There is no style standard -- there is instead, style overload. (See: normcore.) We can today dress however we choose to, and nobody is going to stop us. Not your mother, not Instagram, not your boss (okay, maybe your boss). And hey, that was really cool -- for a while.
And yet, in the midst of all this having, seeing and sharing, the fashion world is operating under a cloudy and dark visage that most of us conveniently ignore because we are so caught up in the glossy distractions of fast fashion: It is an industry rife with exploitation and a lack of transparency or reverence in how we treat people, animals and the earth.
The memo has been written: it's time for something beyond "hey, this looks good." That's not enough, it's no longer exciting (isn't that a fashion crime, anyway?), and the world is waiting for its next fashion revolution.

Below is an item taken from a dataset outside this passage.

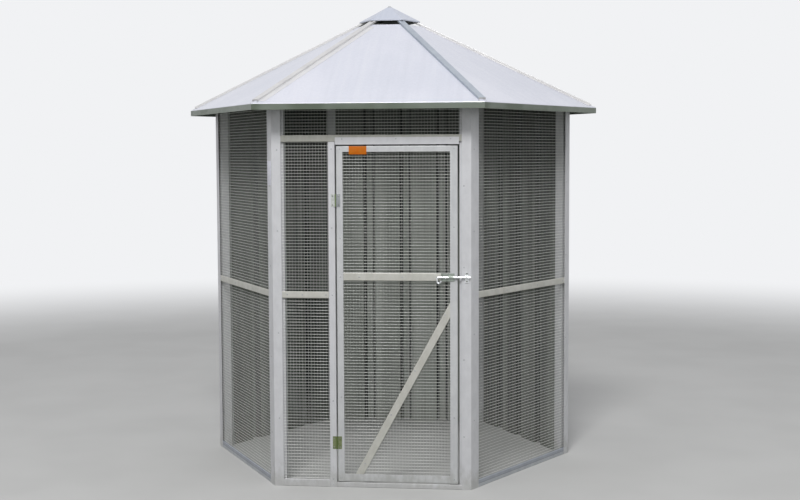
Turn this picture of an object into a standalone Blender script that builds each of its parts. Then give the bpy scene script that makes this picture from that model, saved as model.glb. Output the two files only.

Instead of defining a look by label, trend and price, perhaps it's time we start to identify style also by our values. And if it's hard to determine what we do believe, a place to start might be what we don't want to be a walking ad for. Things that come to mind that are very present and very real in fashion today: child labour, stuff filling up landfills, clothes that dye entire rivers and pollute entire cities.
Style is self-expression, and I think we have a lot more to express than how long our shirts are, how much flare our skirts have, and which floral print we're wearing. Yes, I would still like to express these things -- they actually do mean something to me. But there is more to me than that. And I bet there is more to you too.
If the mass proliferation of consumable style has taught me anything other than how to tie a scarf 982 ways, it's that people hold the power, much more than they realize, now more than ever, to shape the world. So maybe it's time to shape the world based on the real sum of who we are and who we can be. And if you, like me, don't quite know who that is yet, you can always start with who you don't want to be.
We can set a new style standard, one that isn't about more, but about what kind of world we want to live in and what kind of people we want to be.
After all, you are what you wear. Make it count. Make it true. Make it good.